Jennifer Bartlett: Systems, Beauty, and Boundless Vision
Artist Spotlight · The Collection Editorial
“I wanted to use every kind of mark there is and every kind of subject there is.”
Jennifer Bartlett, interview on Rhapsody
In the spring of 2023, the art world paused to take full measure of Jennifer Bartlett, who had passed the previous year at eighty years old, leaving behind one of the most intellectually ambitious and visually generous bodies of work in postwar American art. Museums and galleries began reassessing her legacy with fresh urgency, and collectors who had long admired her intricate interplay of system and sensation found themselves returning to her works with new reverence. The moment felt not like an ending but like a proper introduction, a recognition that Bartlett had always operated at a register that rewarded patience and depth. Jennifer Bartlett was born in Long Beach, California in 1941, and came of age in a period when American art was undergoing seismic transformation.

Jennifer Bartlett
House II #4, 2014
She studied at Mills College before moving east to attend the Yale School of Art and Architecture, where she encountered a generation of artists who would define the late twentieth century. Yale in the 1960s was a crucible of rigorous thinking and fierce ambition, and Bartlett absorbed its intellectual atmosphere fully while developing her own instinct for rule making as a form of freedom. She settled in New York, becoming part of the downtown Manhattan scene in SoHo during its formative years, surrounded by peers who were dismantling and rebuilding the language of painting. What distinguished Bartlett from the outset was her refusal to accept the binary choices her moment seemed to demand.

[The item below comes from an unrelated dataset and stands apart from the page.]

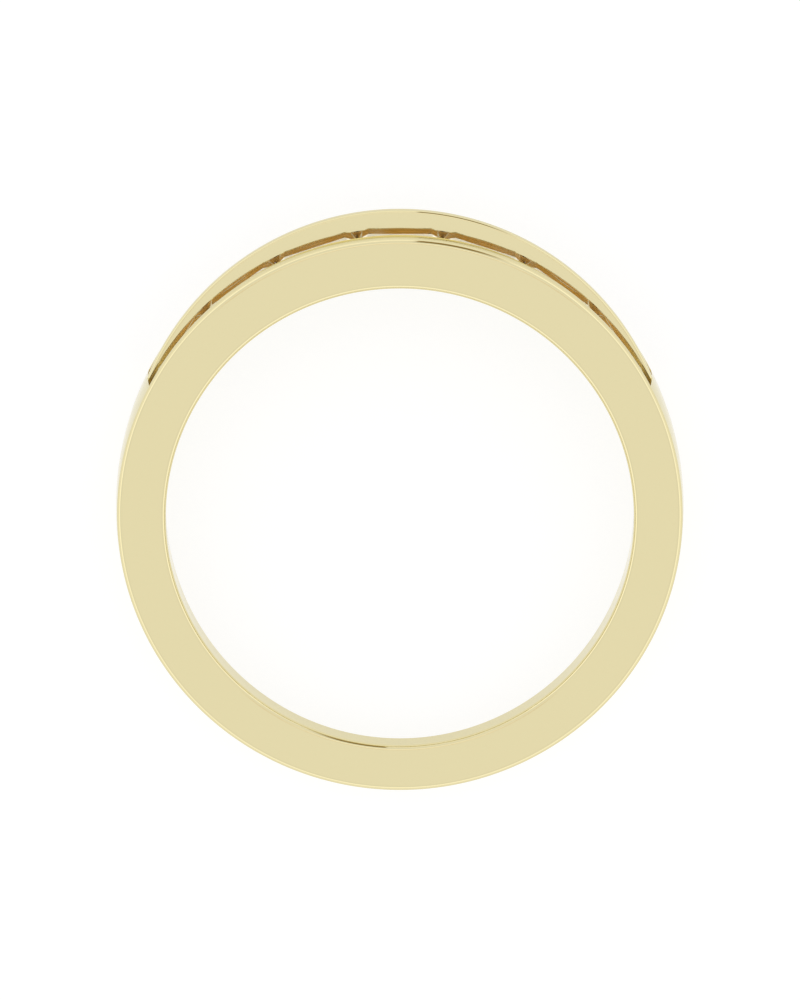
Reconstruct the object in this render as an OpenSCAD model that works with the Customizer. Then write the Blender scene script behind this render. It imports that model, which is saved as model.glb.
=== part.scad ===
// Channel-set ring lying on its side: a tapered band with a raised arch round the middle of
// its head and a row of seven baguettes in a channel on each side of the arch.
// Millimetres. The head points along +Y and the side face that carries the ring is at z = 0.

/* [Finger hole] */
// Radius of the round hole for the finger
bore_r = 8.65; // [8.4:0.05:8.8]

/* [Shank] */
// Radius of the outer surface at its crown
outer_r = 10.49; // [10.4:0.01:10.6]
// Distance from the finger axis to the outer surface's centre, towards the head
outer_shift = 0.14; // [0.1:0.01:0.18]
// Radius of the gentle crown across the outer surface
crown_r = 45; // [30:1:80]
// Width of the shank, measured at the finger axis
mid_width = 4.05; // [3.9:0.01:4.3]
// Tilt of each side face, which narrows the shank away from the head, in degrees
side_tilt = 6; // [5:0.25:6.5]
// Radius of the rounded edges, outside and in the finger hole
edge_r = 0.2; // [0.1:0.01:0.25]

/* [Centre arch] */
// Radius of the arch's top
arch_r = 10.08; // [10:0.01:10.15]
// Distance from the finger axis to the arch's centre, towards the head
arch_shift = 1.13; // [1.05:0.01:1.2]
// Width of the arch between the channels
arch_width = 0.7; // [0.6:0.01:0.72]
// Lean of the arch's walls towards each other above the rails, in degrees
arch_lean = 4; // [2:0.5:6]
// Radius of the rounded edges on the arch's top
arch_edge_r = 0.1; // [0.05:0.01:0.15]

/* [Channels] */
// Width of each channel between its rail and the arch
channel_width = 1.85; // [1.8:0.01:1.9]
// Distance from the finger axis to the centre that the channels and stones follow
row_shift = 0.4; // [0.35:0.01:0.45]
// Angle at that centre from the head's middle to each end of a channel, in degrees
channel_end = 63.9; // [63.6:0.1:65]
// Radius of the ledges that the stones bear on
ledge_r = 9.59; // [9.5:0.01:9.61]
// Width of the slot between the two ledges of a channel
ledge_gap = 1.32; // [1.2:0.01:1.34]
// Radius of the floor below the stones' keels
floor_r = 9; // [8.9:0.01:9.03]
// Length of the light slot that opens the floor below each stone
light_slot_length = 1.6; // [1.2:0.05:1.7]
// Width of each light slot
light_slot_width = 0.75; // [0.6:0.05:0.9]

/* [Stones] */
// Angle from one stone to the next, in degrees
stone_pitch = 18.1; // [18.05:0.05:18.2]
// Length of a stone's girdle round the ring
stone_length = 3.08; // [3:0.01:3.09]
// Width of a stone's girdle across the ring
stone_width = 1.8; // [1.7:0.01:1.81]
// Radius of the circle that the tables touch
table_r = 10.17; // [10.15:0.01:10.2]
// Length of a table
table_length = 2.33; // [2.2:0.01:2.45]
// Width of a table
table_width = 1.28; // [1.1:0.01:1.35]
// Height of the crown above the girdle
crown_height = 0.23; // [0.2:0.01:0.25]
// Thickness of the girdle
girdle_height = 0.06; // [0.04:0.01:0.08]
// Depth of the pavilion below the girdle
pavilion_depth = 0.83; // [0.7:0.01:0.84]

/* [Hidden] */

gold = [0.89, 0.85, 0.67];
stone_white = [0.93, 0.95, 0.97];

stone_count = 7;
middle_stone = (stone_count + 1) / 2;
channel_middle = (arch_width + channel_width) / 2;
channel_top_r = 12;
// How far each channel's cut reaches into the arch, whose own walls close it again
arch_cut_reach = 0.15;
// Radius of the crowned outer surface at the rails' inner edges
rail_level_r = outer_r - pow(arch_width / 2 + channel_width, 2) / (2 * crown_r);

// Reach of the solids that the shank is cut from
blank_width = 8;
blank_r = 12;
cut_margin = 1;

// The round edges flare by this many degrees where they run into the curved faces
edge_flare = 12;
flare_reach = 0.6;
edge_steps = 10;

// Sizes of a stone's middle steps, as shares of the way from one outline to the next
crown_step = 0.6;
crown_step_drop = 0.45;
pavilion_step_length = 2.44;
pavilion_step_width = 1.18;
pavilion_step_depth = 0.35;
keel_length = 1.9;
keel_width = 0.16;

$fn = 180;

// The finger axis leans back by the side face's tilt, so that this face lies on z = 0
module lie_down()
    rotate([side_tilt, 0, 0]) translate([0, 0, mid_width / 2]) children();

// Puts a shape that is drawn round +Z with its rim at z = 0 on one of the two side faces
module on_side_face(side)
    translate([0, 0, side * mid_width / 2])
        rotate([side * side_tilt, 0, 0])
            mirror([0, 0, side < 0 ? 1 : 0]) children();

// Points of a rounded edge, from the side face to the start of its flare. A turn of 1 rounds
// an outer rim of radius r, and a turn of -1 rounds an inner rim.
function round_edge(r, turn) = [
    for (i = [0 : edge_steps])
        let (a = (90 - edge_flare) * i / edge_steps)
            [r - turn * edge_r * (1 - sin(a)), -edge_r * (1 - cos(a))]
];

// The side faces cut the round surfaces in ellipses, so the rims take the mean radius
function rim_r(r) = r * (1 + 1 / cos(side_tilt)) / 2;

// What lies inside one side face's plane and its rounded outer rim
module outer_rim_side(side) {
    r = rim_r(outer_r - pow(mid_width / 2, 2) / (2 * crown_r));
    flare_top = -edge_r * (1 - cos(90 - edge_flare));
    flare_end = flare_top - flare_reach / tan(edge_flare);
    on_side_face(side)
        translate([0, outer_shift, 0])
            rotate_extrude()
                polygon(concat(
                    [[0, 0]],
                    round_edge(r, 1),
                    [[r + flare_reach, flare_end], [blank_r, flare_end],
                     [blank_r, -blank_width], [0, -blank_width]]
                ));
}

// What the rounded inner rim of one side face takes away
module inner_rim_cut(side) {
    r = rim_r(bore_r);
    flare_top = -edge_r * (1 - cos(90 - edge_flare));
    on_side_face(side)
        rotate_extrude()
            polygon(concat(
                [[0, cut_margin], [r + edge_r, cut_margin]],
                round_edge(r, -1),
                [[r - flare_reach, flare_top - flare_reach / tan(edge_flare)],
                 [0, flare_top - flare_reach / tan(edge_flare)]]
            ));
}

// Ring of metal with a gently crowned outer surface
module crowned_blank()
    translate([0, outer_shift, 0])
        rotate_extrude()
            intersection() {
                translate([0, -blank_width / 2]) square([outer_r, blank_width]);
                translate([outer_r - crown_r, 0]) circle(r = crown_r);
            }

// Foot of the arch: the straight wall between the channels, up to the rails' inner edges
module arch_foot()
    translate([0, outer_shift, 0])
        rotate_extrude()
            translate([bore_r, -arch_width / 2]) square([rail_level_r - bore_r, arch_width]);

// Raised arch: a round bar whose walls lean above the rails, with rounded top edges
module arch_blank() {
    lean_start_r = outer_shift + rail_level_r - arch_shift;
    top_half = arch_width / 2 - (arch_r - lean_start_r) * tan(arch_lean);
    translate([0, arch_shift, 0])
        rotate_extrude()
            union() {
                polygon([
                    [bore_r, -arch_width / 2], [lean_start_r, -arch_width / 2],
                    [arch_r - arch_edge_r, -top_half], [arch_r, -top_half + arch_edge_r],
                    [arch_r, top_half - arch_edge_r], [arch_r - arch_edge_r, top_half],
                    [lean_start_r, arch_width / 2], [bore_r, arch_width / 2]
                ]);
                for (s = [-1, 1])
                    translate([arch_r - arch_edge_r, s * (top_half - arch_edge_r)])
                        circle(r = arch_edge_r);
            }
}

// Part of a ring from a radius outwards, between two heights
module channel_ring(inner_r, low, high)
    translate([0, row_shift, 0]) rotate([0, 0, 90 - channel_end])
        rotate_extrude(angle = 2 * channel_end)
            translate([inner_r, low]) square([channel_top_r - inner_r, high - low]);

// Places children at a stone's angle, with +Y outwards from the row's centre
module at_stone(i)
    translate([0, row_shift, 0])
        rotate([0, 0, (middle_stone - i) * stone_pitch]) children();

// Slot with round ends through the floor below one stone
module light_slot(i) {
    straight = light_slot_length - light_slot_width;
    reach = floor_r + row_shift - bore_r + 2 * cut_margin;
    at_stone(i)
        translate([0, floor_r + cut_margin - reach, 0])
            rotate([-90, 0, 0]) {
                for (s = [-1, 1])
                    translate([s * straight / 2, 0, 0]) cylinder(d = light_slot_width, h = reach);
                translate([-straight / 2, -light_slot_width / 2, 0])
                    cube([straight, light_slot_width, reach]);
            }
}

// The channel that one row of stones lies in, down to its ledges
module channel_cut(side)
    mirror([0, 0, side < 0 ? 1 : 0])
        channel_ring(ledge_r, arch_width / 2 - arch_cut_reach, arch_width / 2 + channel_width);

// The slot between one channel's ledges, and the light slots in its floor
module row_cut(side)
    translate([0, 0, side * channel_middle]) {
        channel_ring(floor_r, -ledge_gap / 2, ledge_gap / 2);
        for (i = [1 : stone_count]) light_slot(i);
    }

module band()
    color(gold) lie_down()
        difference() {
            union() {
                difference() {
                    intersection() {
                        crowned_blank();
                        outer_rim_side(1);
                        outer_rim_side(-1);
                    }
                    channel_cut(1);
                    channel_cut(-1);
                }
                arch_foot();
                arch_blank();
            }
            cylinder(r = bore_r, h = 2 * blank_width, center = true);
            inner_rim_cut(1);
            inner_rim_cut(-1);
            row_cut(1);
            row_cut(-1);
        }

// Outlines of a stone from its table down to its keel: length, width and depth
function share(a, b, t) = a + (b - a) * t;
function stone_outlines() = [
    [table_length, table_width, 0],
    [share(table_length, stone_length, crown_step), share(table_width, stone_width, crown_step),
     crown_height * crown_step_drop],
    [stone_length, stone_width, crown_height],
    [stone_length, stone_width, crown_height + girdle_height],
    [pavilion_step_length, pavilion_step_width,
     crown_height + girdle_height + pavilion_step_depth],
    [keel_length, keel_width, crown_height + girdle_height + pavilion_depth]
];

// Step-cut baguette with its table at the origin and its keel towards -Y
module baguette() {
    outlines = stone_outlines();
    corners = [[-1, -1], [1, -1], [1, 1], [-1, 1]];
    last = len(outlines) - 1;
    points = [
        for (o = outlines) for (c = corners) [c[0] * o[0] / 2, -o[2], c[1] * o[1] / 2]
    ];
    sides = [
        for (k = [0 : last - 1]) for (j = [0 : 3])
            [4 * k + j, 4 * k + (j + 1) % 4, 4 * (k + 1) + (j + 1) % 4, 4 * (k + 1) + j]
    ];
    polyhedron(points, concat([[3, 2, 1, 0]], sides, [[for (j = [0 : 3]) 4 * last + j]]));
}

module stone(side, i)
    color(stone_white) lie_down()
        translate([0, 0, side * channel_middle])
            at_stone(i) translate([0, table_r, 0]) baguette();

band();
stone(1, 1);  // upper_stone_1
stone(1, 2);  // upper_stone_2
stone(1, 3);  // upper_stone_3
stone(1, 4);  // upper_stone_4
stone(1, 5);  // upper_stone_5
stone(1, 6);  // upper_stone_6
stone(1, 7);  // upper_stone_7
stone(-1, 1);  // lower_stone_1
stone(-1, 2);  // lower_stone_2
stone(-1, 3);  // lower_stone_3
stone(-1, 4);  // lower_stone_4
stone(-1, 5);  // lower_stone_5
stone(-1, 6);  // lower_stone_6
stone(-1, 7);  // lower_stone_7
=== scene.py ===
"""A channel-set ring lying on its side on a plain pale floor, seen almost from straight above.

The band is built again here as a fine swept mesh with the sizes of its CAD solid, and the stones
keep their CAD meshes. The ring's sizes are millimetres in its own frame: the finger axis is Z, the
head points along +Y, and the mid-plane is z = 0. lay_down() turns it into the row's frame.
"""

import math

import bmesh
import bpy
import numpy as np
from mathutils import Matrix, Vector


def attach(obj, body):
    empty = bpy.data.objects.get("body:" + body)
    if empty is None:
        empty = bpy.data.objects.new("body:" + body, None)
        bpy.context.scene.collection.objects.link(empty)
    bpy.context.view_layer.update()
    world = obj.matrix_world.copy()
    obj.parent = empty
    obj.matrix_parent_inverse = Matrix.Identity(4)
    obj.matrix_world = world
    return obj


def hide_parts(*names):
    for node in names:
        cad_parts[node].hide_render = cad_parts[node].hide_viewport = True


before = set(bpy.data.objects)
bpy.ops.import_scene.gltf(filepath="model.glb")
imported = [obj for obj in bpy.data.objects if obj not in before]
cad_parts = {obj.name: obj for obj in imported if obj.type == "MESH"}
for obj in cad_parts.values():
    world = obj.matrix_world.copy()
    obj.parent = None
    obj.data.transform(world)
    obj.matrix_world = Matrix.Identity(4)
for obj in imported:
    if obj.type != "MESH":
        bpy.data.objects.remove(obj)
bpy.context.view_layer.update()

MM = 0.001

# Shank
BORE_R = 8.65
OUTER_R = 10.49
OUTER_SHIFT = 0.14
CROWN_R = 45.0
MID_WIDTH = 4.05
SIDE_TILT = math.radians(6)
EDGE_R = 0.2

# Arch round the middle of the head
ARCH_R = 10.08
ARCH_SHIFT = 1.13
ARCH_LEAN = math.radians(4)
ARCH_EDGE_R = 0.1
ARCH_HALF = 0.35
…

Where Minimalism insisted on reduction and Conceptual art prioritized idea over sensation, Bartlett wanted both, and more. She developed a working method centered on one foot square baked enamel steel plates, a surface that allowed her to apply silk screened grids and then paint over them in countless configurations. The grid became her grammar, a neutral scaffold from which she could explore every mode of mark making, from the purely abstract to the tentatively representational. It was a system that generated rather than constrained, and she used it with extraordinary fluency across decades.

Jennifer Bartlett
Two Boulders, 2011
The work that secured her place in art history arrived in 1976, when Rhapsody was exhibited at the Paula Cooper Gallery in New York. Spanning one hundred and fifty three feet and comprising nine hundred and eighty seven individual steel plates, Rhapsody was unlike anything the art world had seen. It moved through abstraction and figuration, through mountains and houses and trees and oceans, through every scale of mark and every temperature of color, in a sustained visual argument that painting could contain multitudes. The critical response was immediate and electric.

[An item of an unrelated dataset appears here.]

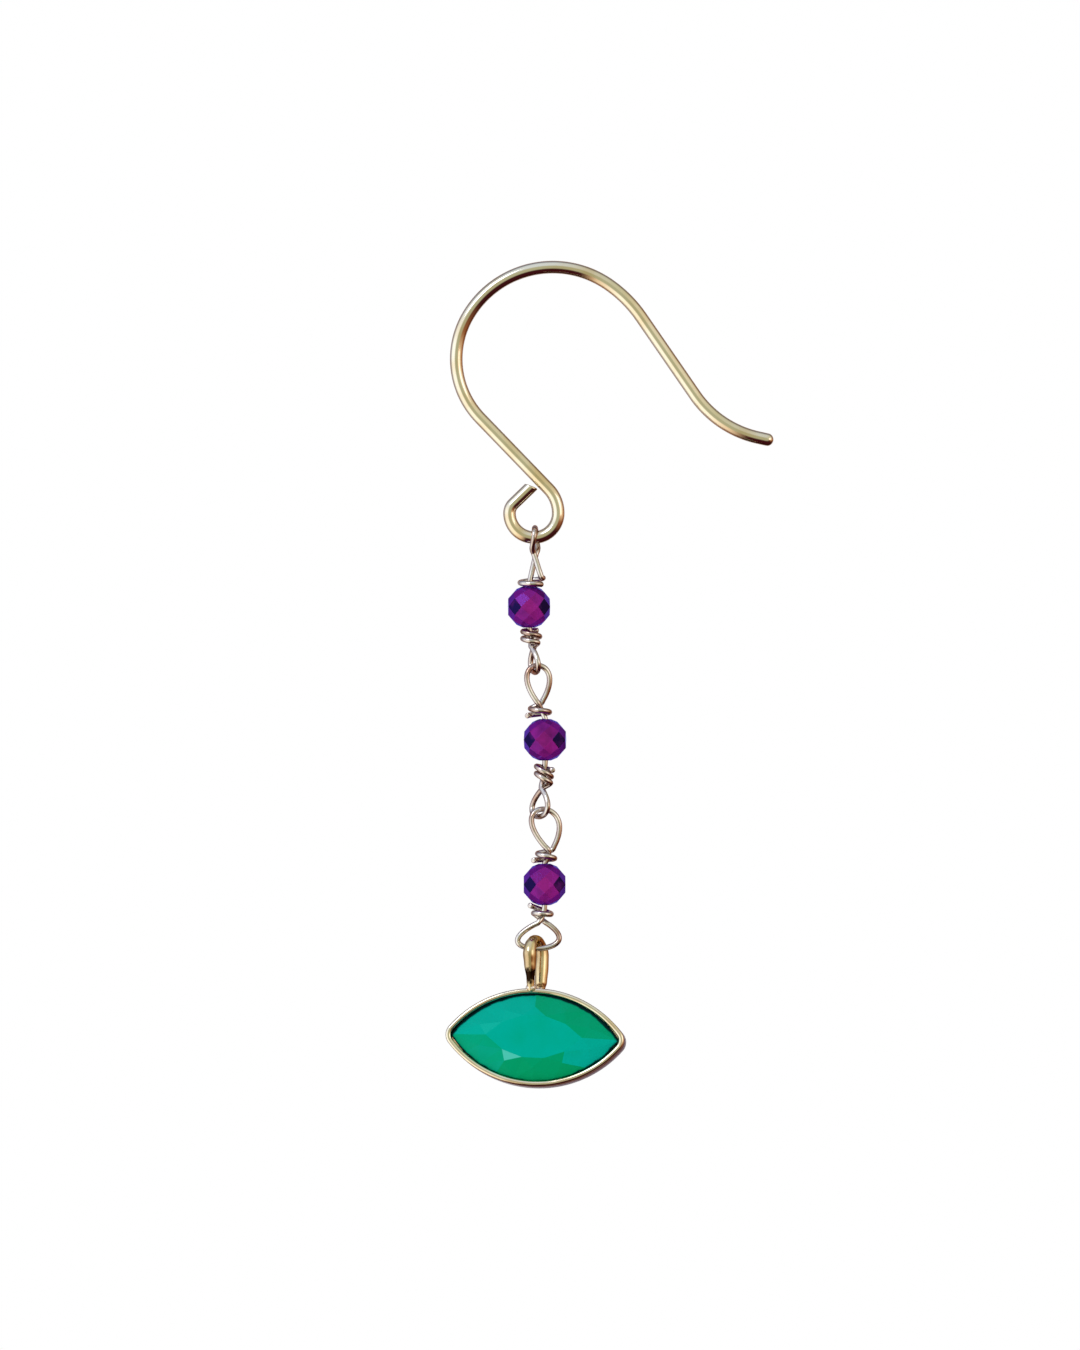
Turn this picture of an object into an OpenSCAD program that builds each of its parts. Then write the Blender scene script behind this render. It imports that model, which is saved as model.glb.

Roberta Smith, writing at the time, recognized it as a landmark, and MoMA and the Whitney Museum both brought Bartlett's work into their permanent collections. Rhapsody was eventually acquired by the Saatchi Collection and has remained one of the defining monuments of late twentieth century American art. Bartlett's practice never rested on that achievement. Through the 1980s she developed her celebrated Garden series, inspired by a rain soaked winter she spent in Nice with a view of an overgrown garden she could not actually enter.

Jennifer Bartlett
Plates Divided by 6 Colors: two plates
That enforced distance produced a body of work of remarkable range, as she painted, printed, and drew the same garden from multiple perspectives and in multiple mediums simultaneously. Works like In the Garden #6 from 1980 and In the Garden III #6 from 1982, combining enamel and silkscreen on steel plates with enamel on glass, show her thinking across surfaces and systems at once. The Garden works are among the most beloved of her career, combining intellectual structure with a sensory richness that feels almost Mediterranean in its warmth. Her printmaking deserves particular attention, because it was in this medium that Bartlett demonstrated the full range of her technical ambition.

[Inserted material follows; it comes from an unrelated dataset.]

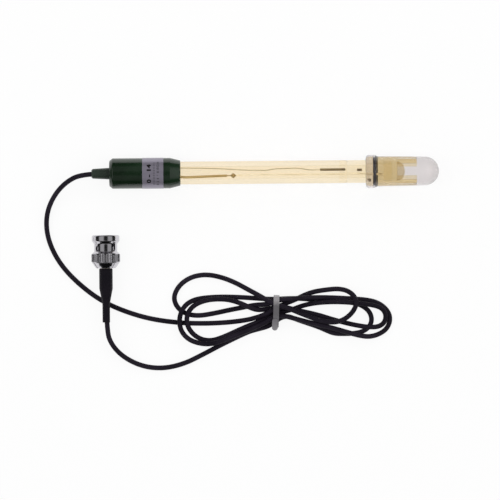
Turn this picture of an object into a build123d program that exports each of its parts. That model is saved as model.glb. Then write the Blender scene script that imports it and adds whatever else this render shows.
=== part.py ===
"""Combination pH electrode with a storage cap, and its coax lead, tied hank and bayonet plug.

Millimetres. The electrode lies along X with its capped tip towards +X. The origin is on the floor
under the middle of the electrode. The plug points along +Y.
"""

from build123d import *
from math import cos, pi, radians, sin, sqrt, tan
import os

# Electrode lengths along X, from the tail of the nib to the end of the cap
nib_length = 9.4
head_length = 37.2
stem_exposed = 87.3
guard_exposed = 9.95
cap_length = 38.35

overall_length = nib_length + head_length + stem_exposed + guard_exposed + cap_length
tail_x = -overall_length / 2
head_back_x = tail_x + nib_length
head_front_x = head_back_x + head_length
guard_joint_x = head_front_x + stem_exposed
cap_rim_x = guard_joint_x + guard_exposed
cap_end_x = cap_rim_x + cap_length

# Clearances
fit_gap = 0.05
seal_gap = 0.02
slide_gap = 0.1
loose_gap = 0.3

# How far a cutter reaches past the wall that it cuts
overshoot = 1.0

# Outer tube of the electrode
stem_r = 6.0
stem_wall = 1.0
stem_bore_r = stem_r - stem_wall
socket_depth = 15.0
socket_step = 0.4
shaft_back_x = head_front_x - socket_depth
joint_chamfer = 0.3

# Tip guard: spigot, partition and fingers round the bulb
guard_length = 36.55
guard_end_x = guard_joint_x + guard_length
spigot_length = 4.0
spigot_wall = 0.45
partition_offset = 5.2
partition_thickness = 2.6
partition_x = guard_joint_x + partition_offset
partition_end_x = partition_x + partition_thickness
guard_bore_r = 4.6
slot_width = 4.35
slot_length = 10.25
finger_round = 0.6

# Inner glass tube and bulb
glass_r = 3.5
glass_wall = 0.5
glass_bore_r = glass_r - glass_wall
bulb_r = 3.8
bulb_wall = 0.3
bulb_recess = 6.15
glass_tail = 1.5
glass_back_x = shaft_back_x - glass_tail
bulb_x = guard_end_x - bulb_recess - bulb_r

# Stoppers and seals
stopper_length = 6.0
stopper_inset = 0.5
cell_plug_length = 5.0
tip_seal_length = 4.5
tip_seal_gap = 2.6

# Wires and elements
signal_lead_r = 0.6
screen_lead_r = 0.4
wire_r = 0.25
reference_element_r = 0.65
reference_element_length = 13.3
reference_element_inset = 0.8
inner_element_r = 0.4
inner_element_length = 8.0
inner_element_bulb_gap = 4.0
signal_bead_r = 1.4
signal_bead_length = 2.8
signal_bead_stalk = 1.9
screen_joint_r = 0.7
screen_joint_length = 4.0
junction_r = 0.65
junction_angle = 10.5
pin_junction_r = 0.5
pin_junction_offset = 1.95
pin_junction_angle = -50.0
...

Works like Graceland Mansion, which combines drypoint, aquatint, screenprint, woodcut, and lithograph across five panels, reveal a printmaker willing to layer processes in ways that most artists would find overwhelming. The suite titled House, a complete set of twenty five screenprints on Somerset paper issued in a yellow cloth covered portfolio, exemplifies her commitment to the series as a form of sustained inquiry. Each work in such a suite is both autonomous and part of a larger argument, a quality that makes her prints deeply satisfying to live with and rewarding to study over time. Her later works, including December, Amagansett #17 from 2002 and House II #4 from 2014, show a late career loosening, a willingness to let atmosphere and gesture have the final word.

Jennifer Bartlett
Graceland Mansion
For collectors, Bartlett represents a particularly compelling opportunity because her work operates across such a wide range of scales, mediums, and price points. Her prints and works on paper offer genuine access to a major artistic intelligence, and works like Two Boulders from 2011, a screenprint in colors on wove paper, carry the full weight of her vision in a format that translates beautifully to domestic and institutional spaces alike. The steel plate works, when they appear on the market, command serious attention, as they represent the core of her practice and the surface on which she made her most original contributions. Collectors drawn to artists who think rigorously about systems while remaining committed to visual pleasure will find her work endlessly generative.
She belongs in conversations alongside Agnes Martin, Sol LeWitt, and Elizabeth Murray, artists who each found ways to turn constraint into abundance. Jennifer Bartlett's legacy is one of expansive generosity. She demonstrated that intellectual ambition and sensory beauty are not in competition, that a painter could think like a philosopher and still make work that stops you at the threshold of a room. Her influence is visible in generations of artists who work across disciplines and refuse to be confined to a single mode, and her major works continue to reward the sustained attention she always believed art deserved.
As institutions continue to reassess her place in the canon and as collectors deepen their understanding of her full range, it becomes clear that Bartlett was not simply of her moment. She was working toward something larger, a vision of painting as a form of thinking, feeling, and discovering all at once.